Pesquisadores dos Institutos Nacionais de Saúde mostraram, em macacos, que a criação calorosa e atenciosa dos filhos pode proteger os jovens animais precisamente dessa variação genética, promovendo resistência em indivíduos geneticamente vulneráveis. Uma criação fria ou abusiva, dizem os psiquiatras, pode ter o efeito oposto.
"Todos esses fatores se combinam e modulam a forma como a pessoa lida com o estresse", disse Ronald Glaser, diretor do Instituto de Pesquisa de Medicina de Comportamento da Universidade Estadual de Ohio.
Junto com sua esposa, Janice Kiecolt-Glaser, ele documentou o efeito do estresse na função imune. "Agora temos evidências, vindas de vários campos de estudo --de cura de feridas, de inflamações, de vacinas e de idade celular-- que realmente corroboram" que o estresse pode causar verdadeiro dano.
Especialistas advertem que o estudo do telômero precisa ser duplicado e que ninguém ainda mostrou de forma convincente que o estresse psicológico pode encurtar significativamente a vida das pessoas. Além disso, está longe de claro como uma preocupação com uma dificuldade de aprendizado de uma criança, por exemplo, poderia levar a um encurtamento dos telômeros dos pais antes do tempo.
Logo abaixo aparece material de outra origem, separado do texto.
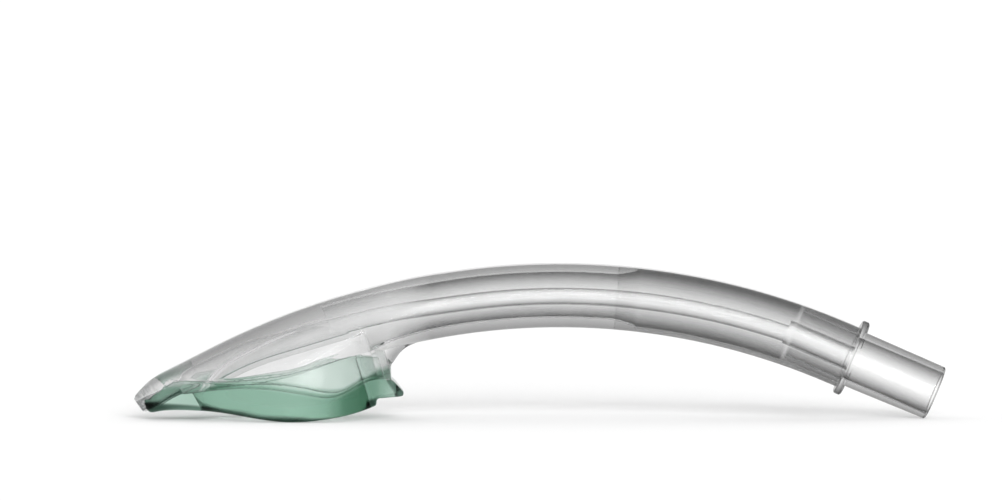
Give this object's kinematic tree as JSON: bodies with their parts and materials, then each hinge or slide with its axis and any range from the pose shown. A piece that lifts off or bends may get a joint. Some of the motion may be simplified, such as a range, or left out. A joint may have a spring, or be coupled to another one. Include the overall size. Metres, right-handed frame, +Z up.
{
  "type": "supraglottic airway",
  "caption": "Curved clear airway stem that widens into an oval mask with a soft green gel cuff, with a 15 mm male connector, a bore for gas and a gastric channel beside it.",
  "frame": {"origin": "middle of the footprint at table height, under the bend of the stem", "axes": "+X from the tip of the mask towards the connector, +Z up from the table, the mask's opening facing down, +Y towards the side of the airway lumen; the gastric channel lies on the -Y side"},
  "size_m": [0.2226, 0.0446, 0.0427],
  "materials": {
    "clear_hard": "clear, glossy",
    "clear_stem": "clear, glossy",
    "clear_body": "clear, glossy",
    "green_gel": "translucent, satin"
  },
  "bodies": {
    "root": {"connector": "clear_hard", "airway_tube": "clear_stem", "mask_body": "clear_body", "gel_cuff": "green_gel"}
  },
  "joints": []
}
Apesar de os pesquisadores saberem que tensão emocional desse tipo promove a liberação de hormônios de estresse, como o cortisol, que com o tempo pode prejudicar as células, ninguém sabe como esses hormônios e outras toxinas relacionadas ao estresse afetam os telômeros.
"Nesse instante, essa é a caixa preta", disse Blackburn, "e é isso que vamos estudar agora".